在 ggplot2 中,分面 (Facets) 是非常重要的核心元素之一,能協助我們將資料依照分類變數進行拆分與比較。這對於含有多個類別屬性的資料分析特別有幫助。
本日延續 ggplot2
內建的 diamonds
資料,固定 Cut 車工 為 Ideal,並限定在 1–2 克拉 的情況下,觀察 Carat (克拉)、Color (顏色等級)、Clarity (淨度) 與 Price (價格) 的關係。
library(tidyverse)
data(diamonds)
diam_Ideal_color_grade <- diamonds %>%
filter(cut == "Ideal", between(carat, 1, 2)) %>%
rename(color_grade = color)
在沒有分面下,顯示價格與克拉數之間的關係,並依照顏色等級呈現不同顏色。
ggplot(diam_Ideal_color_grade, aes(x = carat, y = price, color = color_grade)) +
geom_point() +
labs(color = "Color Grade")
採用facet_wrap argument, 根據Clarity 淨度,將散點圖分開,可以觀察到不同淨度下,克拉數,顏色等級與價格的關係。
ggplot(diam_Ideal_color_grade, aes(x = carat, y = price, color = color_grade)) +
geom_point() +
facet_wrap(~ clarity) +
labs(color = "Color Grade")
採平行排列,更方便橫向比較不同淨度間的差異。
ggplot(diam_Ideal_color_grade, aes(x = carat, y = price, color = color_grade)) +
geom_point() +
facet_grid(~ clarity) +
labs(color = "Color Grade")
為了觀察每個分隔圖中觀察值的趨勢,加上迴歸線更明顯呈現出價格與克拉數之間的關係。
ggplot(diam_Ideal_color_grade, aes(x = carat, y = price, color = color_grade)) +
geom_point() +
geom_smooth(aes(group = 1), method = "lm", se = FALSE, color = "grey") +
facet_grid(~ clarity) +
labs(color = "Color Grade")
在每個分隔圖中加入 中位數 (紅色菱形)。更清楚呈現數據的集中趨勢,並便於比較不同組合下的分布。
median_data <- diam_Ideal_color_grade %>%
group_by(clarity, color_grade) %>%
summarise(med_carat = median(carat),
med_price = median(price), .groups = "drop")
ggplot(diam_Ideal_color_grade, aes(x = carat, y = price, color = color_grade)) +
geom_point() +
geom_point(data = median_data, aes(x = med_carat, y = med_price),
inherit.aes = FALSE, size = 3, shape = 18, color = "red") +
facet_grid(clarity ~ color_grade) +
labs(color = "Color Grade") +
theme_light()
分面 (Facets) 能在多分類變數下有效展現數據結構,幫助我們清楚比較不同群組的差異。然而,當分類數量過多時,圖表可能變得過於繁雜,降低可讀性。因此,應根據分析目的,謹慎選擇分面變數。
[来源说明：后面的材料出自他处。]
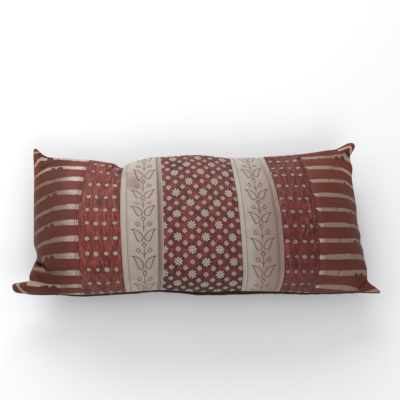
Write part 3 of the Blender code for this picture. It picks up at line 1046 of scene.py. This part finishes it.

In this post, I explore the use of faceting in ggplot2 to enhance the visualization of categorical information within the diamonds
dataset. By fixing the cut to Ideal and focusing on diamonds between 1 and 2 carats, I examine the relationships among carat, color grade, clarity, and price.
The first example demonstrates a scatter plot without faceting, highlighting the strong positive correlation between carat and price, while also showing that color grade significantly affects diamond value. In the second example, I apply facet_wrap(~ clarity)
, which separates the plot by clarity levels, allowing us to observe that higher clarity tends to increase prices, in addition to the previously identified patterns.
Next,I switch to facet_grid(~ clarity)
for a cleaner horizontal comparison across clarity groups. Adding regression lines in the fourth example further emphasizes the strong and consistent relationship between carat and price across all clarity levels.
Finally,I use facet_grid(clarity ~ color_grade)
to display both clarity and color simultaneously. Median points are added to each panel, enabling clearer insights into the central tendencies of each subgroup. Overall, facets provide a powerful tool for dissecting and interpreting complex data, though caution is needed to maintain readability when dealing with many categories.